Go back a few pages, and you’ll see Ford labels, in large letters, that this alleged epistle to Martha is a FORGERY. It has been known since the 18th century, in fact, to have been a wartime forgery, one of several apparently written as part of another loyalist plot to defame Washington, and then resurrected in the 1790s by President Washington’s political opponents (including friends of Thomas Jefferson).

The editors of the modern Washington Papers, wisely cautious (as at least they were while I was there!), said nothing of the alleged plot to kill Washington; and I have never seen compelling existence that it ever existed. Whether or not it did, Hickey still met his maker on the morning of June 28, 1776. As reported by the city’s Constitutional Gazette: “Yesterday forenoon was executed in a field between the Colonels McDougall and Huntington’s camp, near the Bowry-Lane, (in the presence of near 20,000 spectators) a soldier belonging to his Excellency General Washington’s guards, for mutiny and conspiracy; being one of those, who formed, and was soon to be put in execution, that horrid plot of assassinating the Staff Officers, blowing up the magazines, and securing the passes of the town on the arrival of the hungry ministerial myrmidons: It’s hoped the remainder of those miscreants, (now in our possession,) will meet with a punishment adequate to their crimes.”
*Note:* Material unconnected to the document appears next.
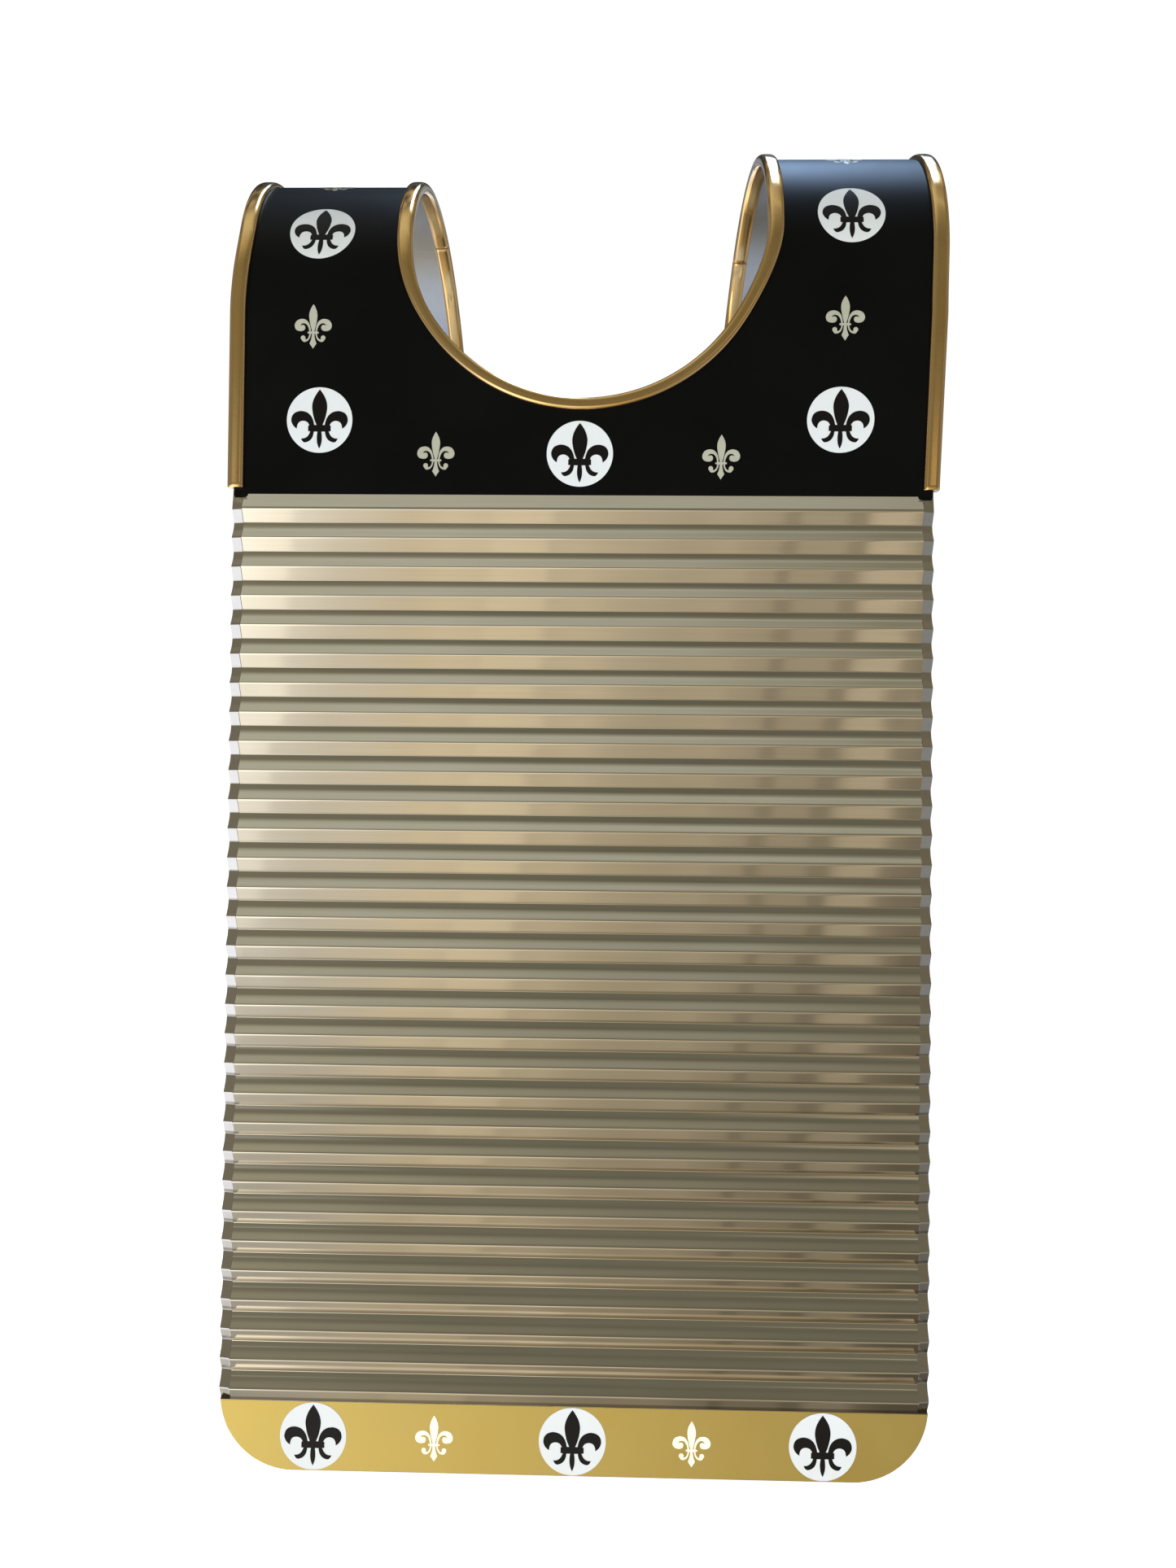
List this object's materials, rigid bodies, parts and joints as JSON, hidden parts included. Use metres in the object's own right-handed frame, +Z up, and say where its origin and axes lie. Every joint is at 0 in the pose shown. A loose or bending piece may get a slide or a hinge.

In General Orders that same day, Washington proclaimed: “The unhappy Fate of Thomas Hickey, executed this day for Mutiny, Sedetion and Treachery; the General hopes will be a warning to every Soldier, in the Army, to avoid those crimes, and all others, so disgraceful to the character of a Soldier, and pernicious to his country, whose pay he receives and Bread he eats—And in order to avoid those Crimes the most certain method is to keep out of the temptation of them, and particularly to avoid lewd Women, who, by the dying Confession of this poor Criminal, first led him into practices which ended in an untimely and ignominious Death.”

Later that day, Washington received word of the arrival of the British invasion fleet.